Sunday, August 16, 2009

GOING THE DISTANCE

All Writers Are Rocky

By Michael James Moore

     The titles are part of our national language: "Raging Bull" and "Somebody Up There Likes Me"; and then there's "Cinderella Man" and "Million Dollar Baby."

     For many great American writers -- Ernest Hemingway, Jack London, Joyce Carol Oates and Norman Mailer, to name a handful -- the linkage between boxers and writers was a given. It's a link that confuses others.

     One simple way to comprehend all this is to ponder the evolution of the most famous boxing fiction of all time. That would be the first of the "Rocky" films, which was in the can but not yet released 33 years ago, at about this time of the year. Later in the fall of 1976, "Rocky" was a box office sensation. It won the Oscar for Best Picture in the spring of 1977. As for the writing . . .

     Long-story short: Sylvester Stallone was then a struggling actor who had a few minor credits and a bleak future. As fate would have it, he attended a 1975 non-title heavyweight bout between Muhammad Ali and a lumbering mediocre club fighter named Chuck Wepner. Amazingly and against all odds, Wepner the underdog went the distance -- he lasted all 15 rounds.

     Ding! Stallone hatched an idea that was brilliant in its thematic simplicity. He simply transferred all of his angst, all of his actor's frustration, all of his brooding I'm-30-and-gettin'-nowhere mojo into a screenplay that used boxing as a metaphor for life. The rest is history.

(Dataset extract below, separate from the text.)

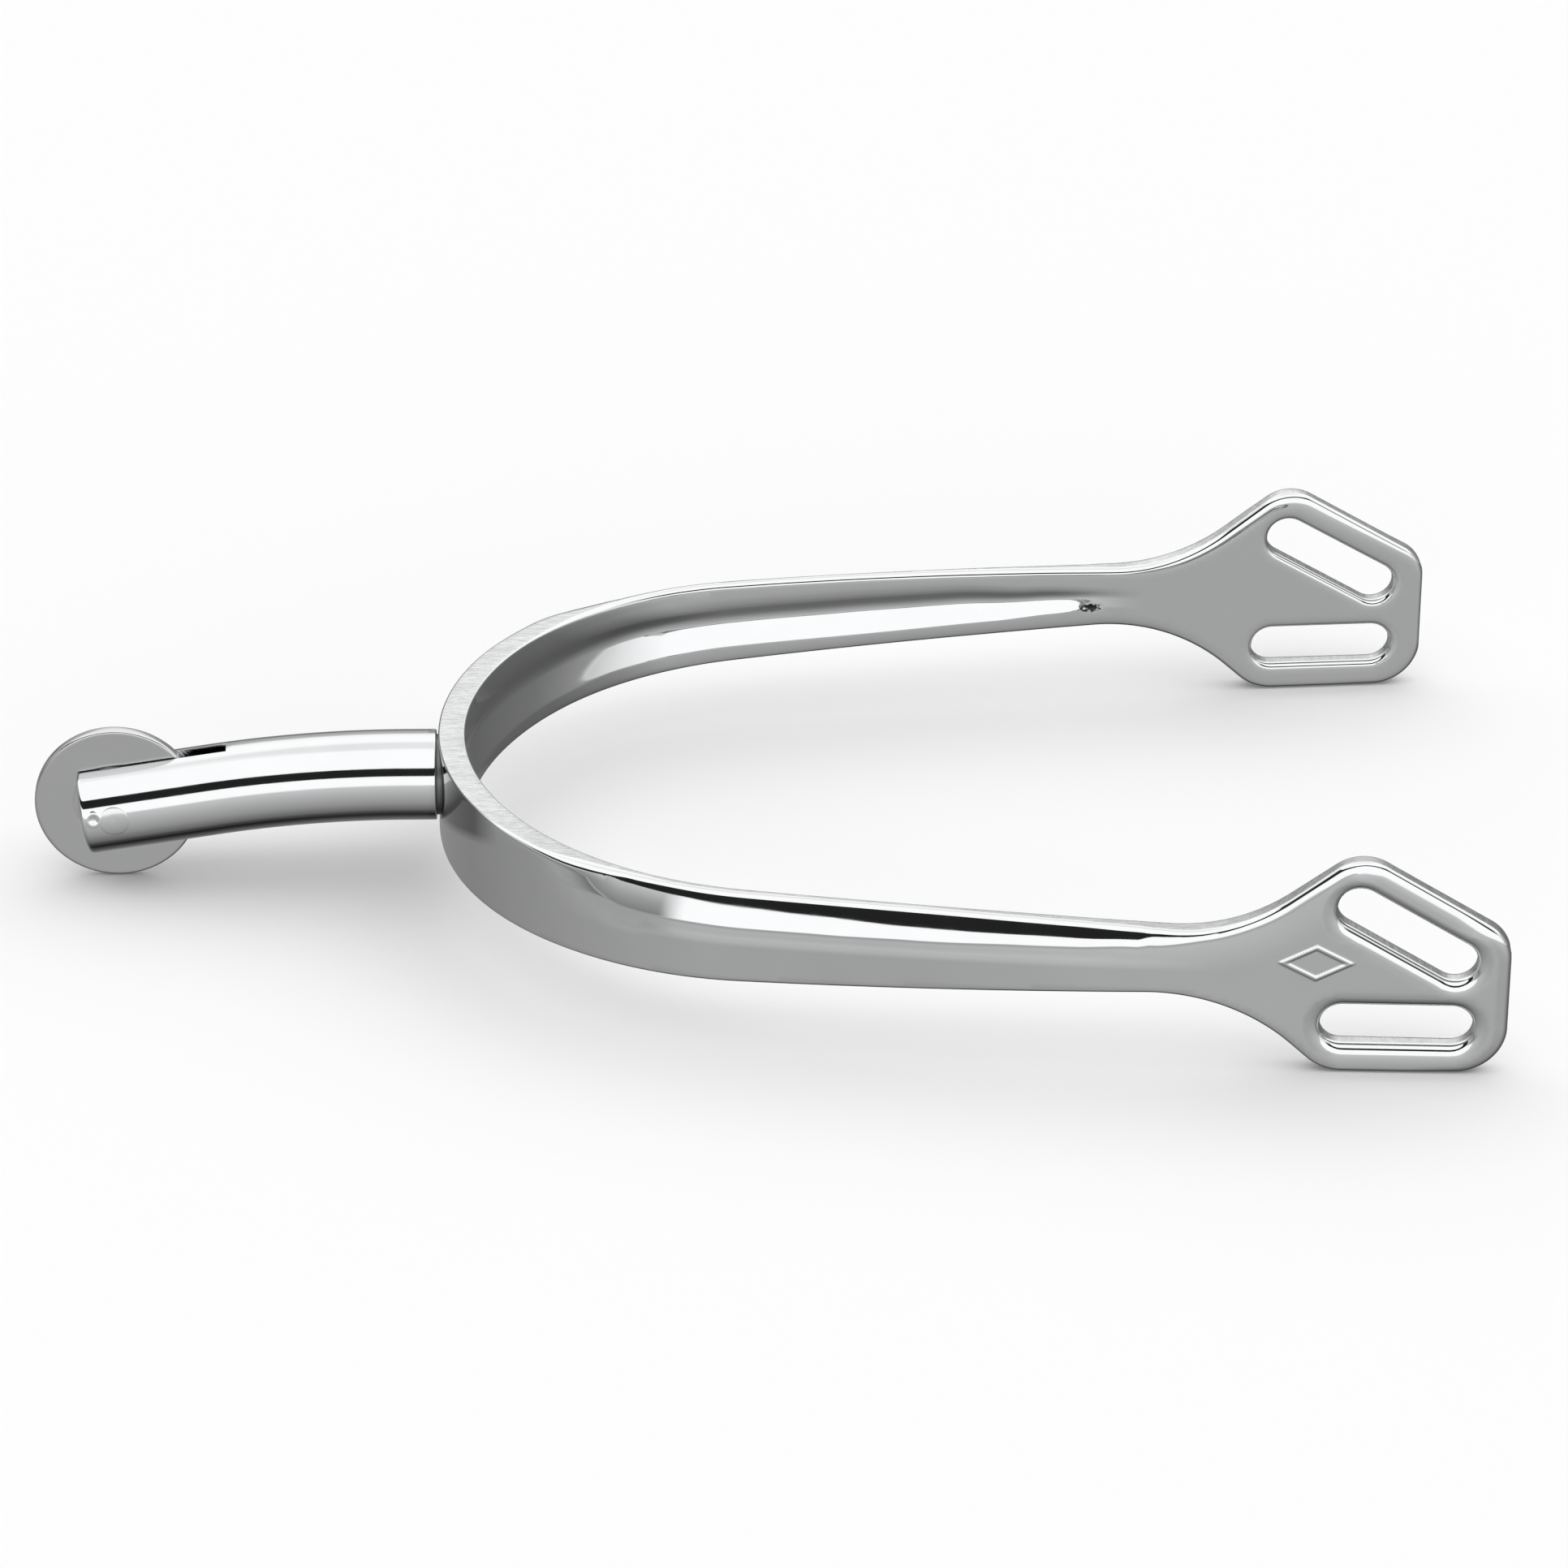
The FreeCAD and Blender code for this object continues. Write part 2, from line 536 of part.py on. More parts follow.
neck_section = new_sketch(neck, "YZ_Plane", "NeckSection", SEAT_X)
circle(neck_section, "neck", 0.0, size("neck_height"), "0", cell("neck_height"),
       cell("neck_diameter"), size("neck_diameter"))
doc.recompute()
bar = neck.newObject("PartDesign::AdditivePipe", "NeckBar")
bar.Profile = neck_section
bar.Spine = (neck_path, [])
doc.recompute()

# The fork is sawn in from the free end, along the bar's axis.
fork_outline = new_sketch(neck, "XZ_Plane", "ForkOutline")
fork_outline.addExternal(neck_path.Name, "Edge3")
AXIS = -3
half_cut = (size("neck_diameter") + OVERRUN) / 2
across_bar = FreeCAD.Vector(-outward.y, outward.x, 0) * half_cut
throat = fork_end - outward * size("fork_depth")
mouth = fork_end + outward * OVERRUN
throat_line = fork_outline.addGeometry(Part.LineSegment(throat - across_bar, throat + across_bar))
upper_line = fork_outline.addGeometry(Part.LineSegment(throat + across_bar, mouth + across_bar))
mouth_line = fork_outline.addGeometry(Part.LineSegment(mouth + across_bar, mouth - across_bar))
lower_line = fork_outline.addGeometry(Part.LineSegment(mouth - across_bar, throat - across_bar))
for first, second in ((throat_line, upper_line), (upper_line, mouth_line),
                      (mouth_line, lower_line), (lower_line, throat_line)):
    fork_outline.addConstraint(Sketcher.Constraint("Coincident", first, 2, second, 1))
for line in (throat_line, mouth_line):
    fork_outline.addConstraint(Sketcher.Constraint("Symmetric", line, 1, line, 2, AXIS))
    bind(fork_outline, "width_%d" % line, cell("neck_diameter") + " + %g" % OVERRUN, "Distance",
         line, 1, line, 2, 2 * half_cut)
bind(fork_outline, "depth", cell("fork_depth"), "Distance", AXIS, 2, throat_line,
     size("fork_depth"))
bind(fork_outline, "overrun", "%g" % OVERRUN, "Distance", AXIS, 2, mouth_line, OVERRUN)
doc.recompute()
fork = neck.newObject("PartDesign::Pocket", "Fork")
fork.Profile = fork_outline
fork.SideType = "Symmetric"
fork.setExpression("Length", cell("fork_width"))
doc.recompute()

pin_bore_outline = new_sketch(neck, "XZ_Plane", "PinBoreOutline")
circle(pin_bore_outline, "pin_bore", rowel_x, rowel_z, ROWEL_X, ROWEL_Z, cell("pin_diameter"),
       size("pin_diameter"))
pin_bore = neck.newObject("PartDesign::Pocket", "PinBore")
pin_bore.Profile = pin_bore_outline
pin_bore.SideType = "Symmetric"
pin_bore.setExpression("Length", cell("neck_diameter") + " + %g" % OVERRUN)
stud_hole_outline = new_sketch(neck, "YZ_Plane", "StudHoleOutline", SEAT_X)
circle(stud_hole_outline, "stud_hole", 0.0, size("neck_height"), "0", cell("neck_height"),
       cell("stud_diameter"), size("stud_diameter"))
doc.recompute()
stud_hole = neck.newObject("PartDesign::Pocket", "StudHole")
stud_hole.Profile = stud_hole_outline
stud_hole.setExpression("Length", cell("stud_depth_in_neck"))
doc.recompute()


def end_edges(shape, point, normal, radius):
    """Names of the edges that lie in a plane and have the given radius."""
    names = []
    for number, edge in enumerate(shape.Edges, start=1):
        if edge.Curve.TypeId != "Part::GeomCircle" or abs(edge.Curve.Radius - radius) > 1e-6:
            continue
        if all(abs((vertex.Point - point).dot(normal)) < 1e-6 for vertex in edge.Vertexes):
            names.append("Edge%d" % number)
    return names


neck_ends = neck.newObject("PartDesign::Chamfer", "NeckEndChamfers")
heel_end = end_edges(stud_hole.Shape, FreeCAD.Vector(neck_start_x, 0, 0), FreeCAD.Vector(1, 0, 0),
                     size("neck_diameter") / 2)
free_end = end_edges(stud_hole.Shape, FreeCAD.Vector(fork_end.x, 0, fork_end.y),
                     FreeCAD.Vector(outward.x, 0, outward.y), size("neck_diameter") / 2)
neck_ends.Base = (stud_hole, heel_end + free_end)
neck_ends.setExpression("Size", cell("neck_end_chamfer"))
doc.recompute()

# ---------------------------------------------------------------------------------------------
# Stud, rowel disc and pin
# ---------------------------------------------------------------------------------------------
stud = new_body("neck_stud")
STUD_START = SEAT_X + " - Sizes.stud_depth_in_neck"
stud_outline = new_sketch(stud, "YZ_Plane", "StudOutline", STUD_START)
circle(stud_outline, "stud", 0.0, size("neck_height"), "0", cell("neck_height"),
       cell("stud_diameter"), size("stud_diameter"))
stud_bar = stud.newObject("PartDesign::Pad", "StudBar")
stud_bar.Profile = stud_outline
stud_bar.setExpression("Length", cell("stud_depth_in_neck", "seat_height", "band_thickness")
                       + " - Sizes.hollow_depth")
doc.recompute()
stud_ends = stud.newObject("PartDesign::Chamfer", "StudEndChamfers")
stud_ends.Base = (stud_bar, ["Edge%d" % number
                             for number, edge in enumerate(stud_bar.Shape.Edges, 1)
                             if edge.Curve.TypeId == "Part::GeomCircle"])
stud_ends.setExpression("Size", cell("stud_chamfer"))
doc.recompute()

rowel = new_body("rowel_disc")
rowel_outline = new_sketch(rowel, "XZ_Plane", "RowelOutline")
circle(rowel_outline, "rowel", rowel_x, rowel_z, ROWEL_X, ROWEL_Z, cell("rowel_diameter"),
       size("rowel_diameter"))
BORE_DIAMETER = "Sizes.pin_diameter + 2 * Sizes.pin_clearance"
circle(rowel_outline, "rowel_bore", rowel_x, rowel_z, ROWEL_X, ROWEL_Z, BORE_DIAMETER,
       size("pin_diameter") + 2 * size("pin_clearance"))
rowel_plate = rowel.newObject("PartDesign::Pad", "RowelPlate")
rowel_plate.Profile = rowel_outline
rowel_plate.SideType = "Symmetric"
rowel_plate.setExpression("Length", cell("rowel_thickness"))
doc.recompute()
rowel_rim = rowel.newObject("PartDesign::Fillet", "RowelRim")
rowel_rim.Base = (rowel_plate, ["Edge%d" % number
                                for number, edge in enumerate(rowel_plate.Shape.Edges, 1)
                                if edge.Curve.TypeId == "Part::GeomCircle"
                                and edge.Curve.Radius > size("pin_diameter")])
rowel_rim.setExpression("Radius", cell("rowel_rim_round"))
doc.recompute()

# The pin's ends are dressed flush with the round of the bar.
pin_bar = doc.addObject("Part::Cylinder", "PinBar")
pin_bar.setExpression("Radius", cell("pin_diameter") + " / 2")
pin_bar.setExpression("Height", cell("neck_diameter") + " + %g" % OVERRUN)
pin_bar.Placement.Rotation = FreeCAD.Rotation(FreeCAD.Vector(1, 0, 0), 90)
pin_bar.setExpression("Placement.Base.x", ROWEL_X)
pin_bar.setExpression("Placement.Base.y", cell("neck_diameter") + " / 2 + %g" % (OVERRUN / 2))
pin_bar.setExpression("Placement.Base.z", ROWEL_Z)
bar_form = doc.addObject("Part::Cylinder", "BarForm")
bar_form.setExpression("Radius", cell("neck_diameter") + " / 2")
bar_form.setExpression("Height", "2 * Sizes.pin_diameter")
form_start = axis_point - outward * size("pin_diameter")
bar_form.Placement = FreeCAD.Placement(
    FreeCAD.Vector(form_start.x, 0, form_start.y),
    FreeCAD.Rotation(FreeCAD.Vector(0, 1, 0), -90 - math.degrees(slope)))
pin = doc.addObject("Part::Common", "axle_pin")
pin.Label = "axle_pin"
pin.Base = pin_bar
pin.Tool = bar_form
doc.recompute()

# ---------------------------------------------------------------------------------------------
# Checks and files
# ---------------------------------------------------------------------------------------------
for item in doc.Objects:
    if "Invalid" in item.State or "Error" in item.State:
        raise RuntimeError("%s failed: %s" % (item.Name, item.State))
os.makedirs("parts", exist_ok=True)
for node in (band, neck, stud, rowel, pin):
    shape = node.Shape
    if shape.isNull() or not shape.isValid() or len(shape.Solids) != 1:
        raise RuntimeError("%s has no valid single solid" % node.Label)
    shape.exportStep("parts/%s.step" % node.Label)
    print("%-12s %9.1f mm3" % (node.Label, shape.Volume))
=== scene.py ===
import math

import bmesh
import bpy
import numpy as np
from mathutils import Matrix, Vector
from mathutils.geometry import delaunay_2d_cdt


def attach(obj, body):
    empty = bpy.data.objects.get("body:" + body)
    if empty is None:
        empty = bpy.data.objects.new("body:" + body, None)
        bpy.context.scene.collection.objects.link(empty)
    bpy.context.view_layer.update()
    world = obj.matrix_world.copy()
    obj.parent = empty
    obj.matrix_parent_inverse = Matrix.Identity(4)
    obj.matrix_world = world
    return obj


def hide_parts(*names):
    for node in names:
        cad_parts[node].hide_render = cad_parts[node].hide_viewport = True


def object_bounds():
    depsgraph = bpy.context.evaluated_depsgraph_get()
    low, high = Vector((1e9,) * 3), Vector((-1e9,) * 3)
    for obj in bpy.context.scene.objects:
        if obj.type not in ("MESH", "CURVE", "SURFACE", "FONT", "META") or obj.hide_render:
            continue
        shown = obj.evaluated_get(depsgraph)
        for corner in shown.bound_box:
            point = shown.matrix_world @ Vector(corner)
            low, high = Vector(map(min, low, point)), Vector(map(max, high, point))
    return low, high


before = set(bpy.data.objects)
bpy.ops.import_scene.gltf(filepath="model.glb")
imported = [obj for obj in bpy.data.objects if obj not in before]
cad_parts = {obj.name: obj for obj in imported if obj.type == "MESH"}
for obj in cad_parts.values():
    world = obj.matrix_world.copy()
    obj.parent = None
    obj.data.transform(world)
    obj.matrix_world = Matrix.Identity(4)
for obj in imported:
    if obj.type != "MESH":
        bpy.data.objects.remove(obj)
cad_low, cad_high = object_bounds()

# Lengths in this script are in millimetres until a mesh is made, and then times MM.
MM = 0.001

# ---------------------------------------------------------------------------------------------
# Sizes that the CAD model has too; where one is eased a little, the CAD's own is beside it
# ---------------------------------------------------------------------------------------------
HEEL_X = -30.535
HEEL_RADIUS = 34.9
BRANCH_RADIUS = 409.0
BAND_THICKNESS = 2.8
PLATE_THICKNESS = 2.45
PLATE_HALF_WIDTH = 41.2
PLATE_HEADING = math.radians(3.0)
BAND_REACH = 100.7
TAPER_START = 75.0          # from here along the band its thickness eases to the plate's
SEAT_HEIGHT = 0.4
SEAT_X = HEEL_X - SEAT_HEIGHT
SEAT_RADIUS = 3.95          # 4.1
NECK_Z = 10.73
NECK_RADIUS = 4.45
NECK_LEVEL = 2.6
NECK_BEND = 120.0
FORK_REACH = 3.15
FORK_DEPTH = 14.8
FORK_WIDTH = 1.6            # 1.5
STUD_RADIUS = 2.5
STUD_DEPTH = 8.0
ROWEL = Vector((HEEL_X - 31.63, 0.0, 8.0))
ROWEL_RADIUS = 7.99         # 8
ROWEL_THICKNESS = 1.22      # 1.3
PIN_RADIUS = 1.5
PIN_CLEARANCE = 0.05
PIN_RISE = 0.35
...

     In fact, Stallone truly made history at the Academy Awards in '77 as only the third person ever to be nominated in both the Best Actor and Best Original Screenplay categories.  But more important is that the script he wrote tapped into a universal theme -- a theme that all writers can identify with on any given day.

     In 1987 Joyce Carol Oates published a fascinating book-length essay called "On Boxing." In that slim illustrated volume, she added her provocative ideas to a notion that many (mostly male) writers had explored in decades past -- namely, that boxing and writing go together like . . . well, like hands in 16-ounce gloves.

     She wrote: "If a boxing match is a story, it is an always wayward story, one in which anything can happen. The boxers will bring to the fight everything that is themselves, and everything will be exposed -- including secrets about themselves they cannot fully realize."

     If that's not a prescription for a writer plunging into a new novel or revising a short story or constructing a play or a poem or a song, what is? And Oates adds this jab: "Every talent must unfold itself in fighting."

     Substitute the word "writing" for "fighting," and there it is.

     In some way or another, all writers are Rocky Balboa, as his character was evoked in the first film. That is, we are all (except for the very few who experience the breakout induced by mega-best-sellerdom) forever in training, often feeling too old to be contenders, and living on a diet of wishful thinking that yearns for that one-in-a-thousand shot at the title. But it can happen.

     Lightning strikes: In 1996, Madison-based novelist Jacquelyn Mitchard was the first author to be highlighted by Oprah when her Book Club was launched. More recently, a La Crosse-based writer named Danielle Trussoni found her debut memoir reviewed on Page 1 of the Sunday New York Times Book Review. Those are the writerly equivalents of technical knockouts in the 15th round.

     In "The Aeneid," the poet Virgil summed it up like this: "The Trojans, all shouting together,/Roar their assent, and demand the promised reward for the hero."

     In the end, when Stallone's "Rocky Balboa" ended his saga, we saw yet another variation on that theme.

     Every writer who's alone at the keyboard, sparring with ideas, jabbing with words and phrases, striving to turn blank space into something of value . . . well, each writer who won't quit is the literary kin of Maggie Fitzgerald in "Million Dollar Baby."

     Her character personifies this astute remark by Joyce Carol Oates: "Boxing (is) America's tragic theater."

     Yet it's a line from the screenplay of "Million Dollar Baby" (a Paul Haggis script based on stories by F.X. Toole) that gets at the heart of this whole analogy.

     The line goes: "If there's magic in boxing, it's the magic of fighting battles beyond endurance . . . it's the magic of risking everything for a dream that nobody sees but you." And that's the way it is, for all serious writers too.